Джесс прищурился, сверяясь со своими внутренними чертежами.
– Нет, часовня за танцевальным залом, а та стена, которую ты сломала, выходит на башню. Прямо за ней находится лестница. В рот тебе ноги, Марианна! Ты сделала все это место запретным!
– Что? Мы по-прежнему можем вернуться.
– Не в главную часть. Этого мы не можем.
Но там располагалось все самое интересное. Мне хотелось выть.
Луна вышла из-за облаков и ненадолго осветила здание серебряным светом.
– По-моему, часовая башня теперь стоит под странным углом, – сказала я. – Пожарная лестница выглядит так, будто оторвалась. – Это было правдой: узкая лестница казалась раскачивающейся возле кирпичной стены.
Джесс покачал головой:
– Нет. Это просто облака так двигаются.
Но как по мне, это не было похоже на оптическую иллюзию.
Он вывернул руль мотоцикла и снова завел двигатель, распугав летучих мышей с деревьев.
– Господи, малышка. Вот вроде ты умная пташка, но временами можешь быть настоящей идиоткой.
Впервые с тех пор, как сблизилась с Джессом, я почувствовала себя ниже его, и в его гневе было даже нечто приятное: удовольствие от непривычного чувства уважения.
На следующий день после нашего разрушительного визита в Назарет расписание маминых смен без предупреждения поменяли. Внезапно у меня не осталось свободного времени между школой, домашним хозяйством, присмотром за Колеттой и работой в прачечной, чтобы встречаться с Джессом, не говоря уж о том, чтобы заняться моим маленьким музеем.

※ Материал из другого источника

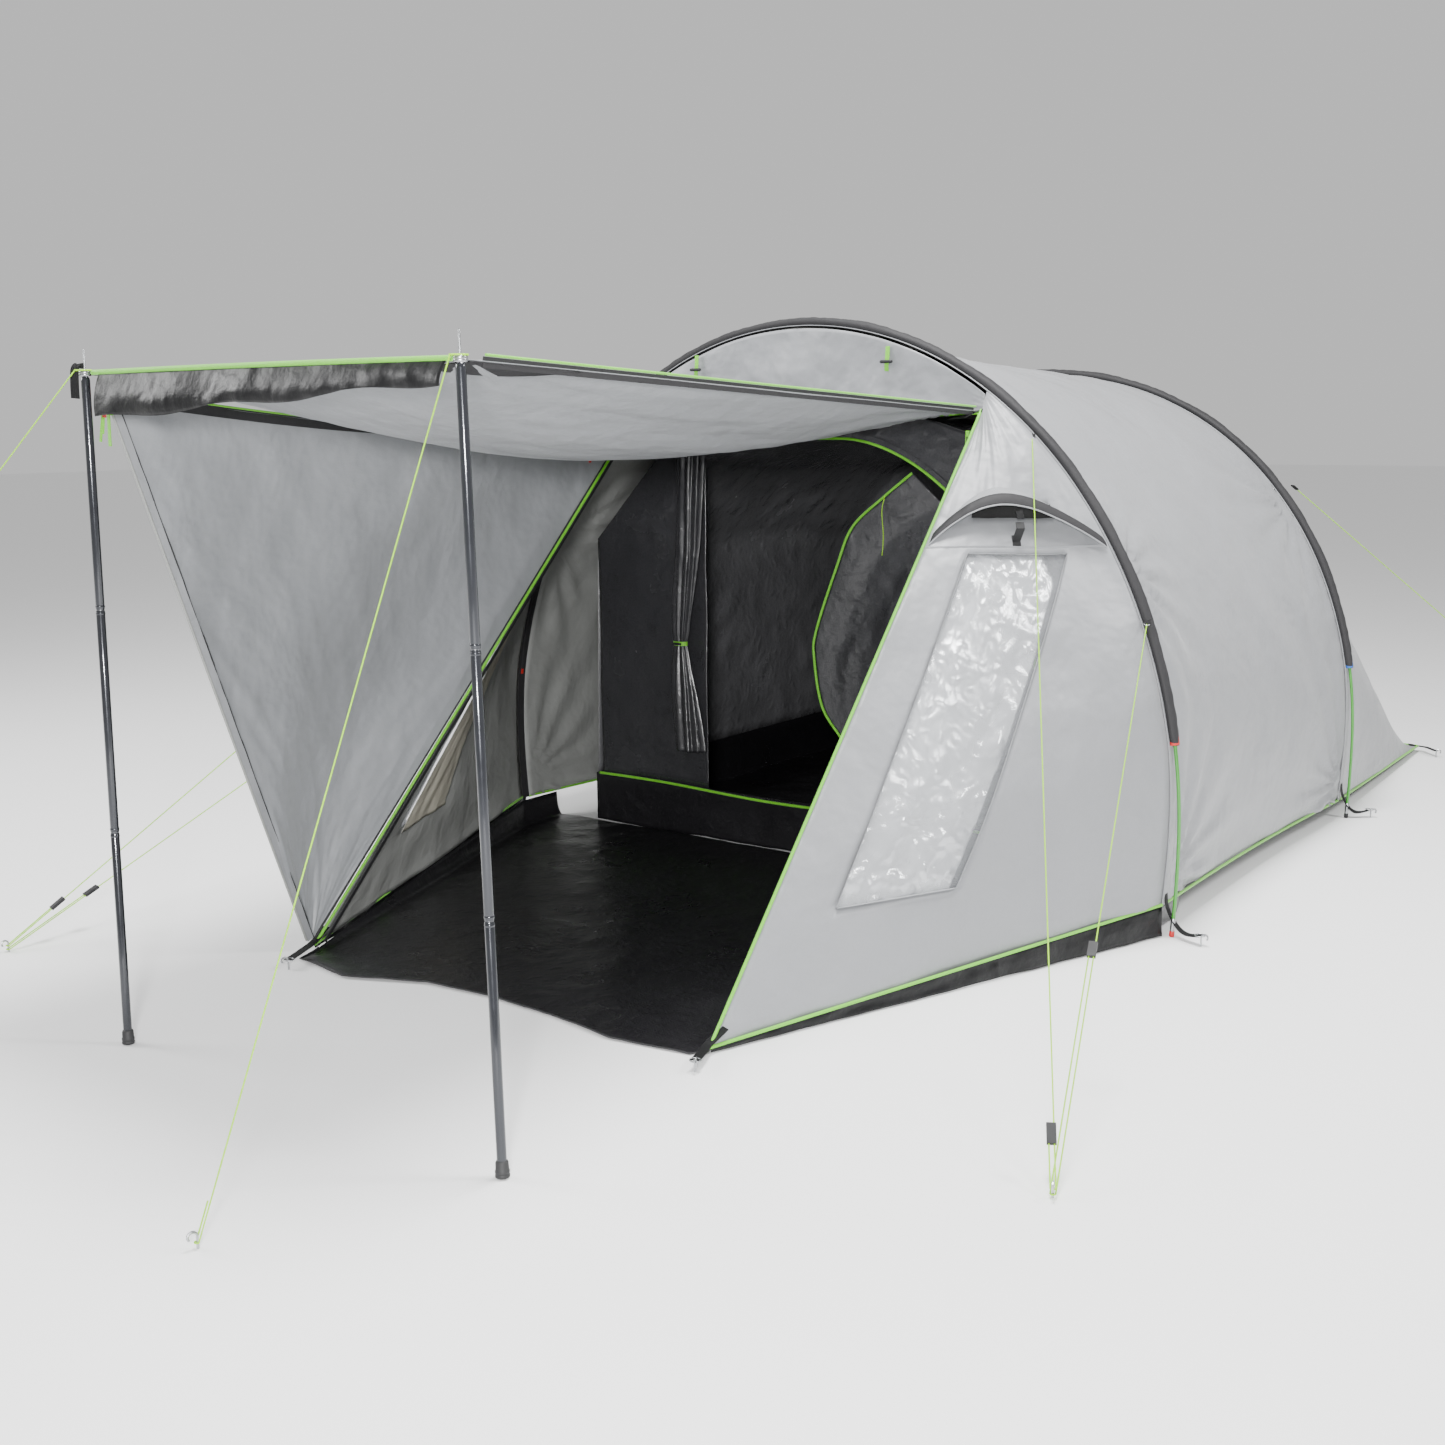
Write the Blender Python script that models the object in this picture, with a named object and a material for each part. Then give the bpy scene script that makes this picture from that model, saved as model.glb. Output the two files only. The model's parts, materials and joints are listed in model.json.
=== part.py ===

Прошло десять дней, прежде чем я смогла после обеда остаться в одиночестве. Я усадила Колетту перед телевизором с половинкой «Твикса» и пообещала поделиться с ней своей, если она не станет мешать мне наверху делать «ревизию». Я расстелила на столе сложенное вдвое покрывало и разложила на нем свой архив, все, что успела накопить. Буклеты, сколотые чашки и стаканы, машинописные страницы, записи ЭКТ, акварели и фотографии пациенток с их полузнакомыми лицами. Я разместила их, словно для показа в витрине. Под конец я почтительно развернула записи психиатров. Я уже читала и перечитывала их, но идея сегодняшнего вечера заключалась в том, чтобы привести их к какой-то системе и соотнести фразы врачей с именами в списке. Они лежали в произвольном порядке, как перетасованные игральные карты; непронумерованные страницы то про лечение, то про диагнозы.
На первой были имена: Х. Моррис, 19 лет, из Сайзуэлла; П. Престон, 32 года, из Уэнгфорда; С. Уилсон, 40 лет, из Лоустофта. Кто из них умер, и как, и почему? Была ли это та агрессивная женщина, которую они хотели оперировать, и она умерла на операционном столе? Или это та пациентка, которую помещали туда полдюжины раз прежде?
Не было никакой причины считать, что речь шла непременно о ком-то из них; я понимала: мое предположение, что эти три имени обязательно связаны с записями, безосновательно. Все находки были случайными и ни о чем особенно не свидетельствовали, кроме общеизвестного факта – в Назарете администрирование всегда обстояло из рук вон плохо. Многое я нашла из-за небрежного отношения к безопасности баз данных во время закрытия.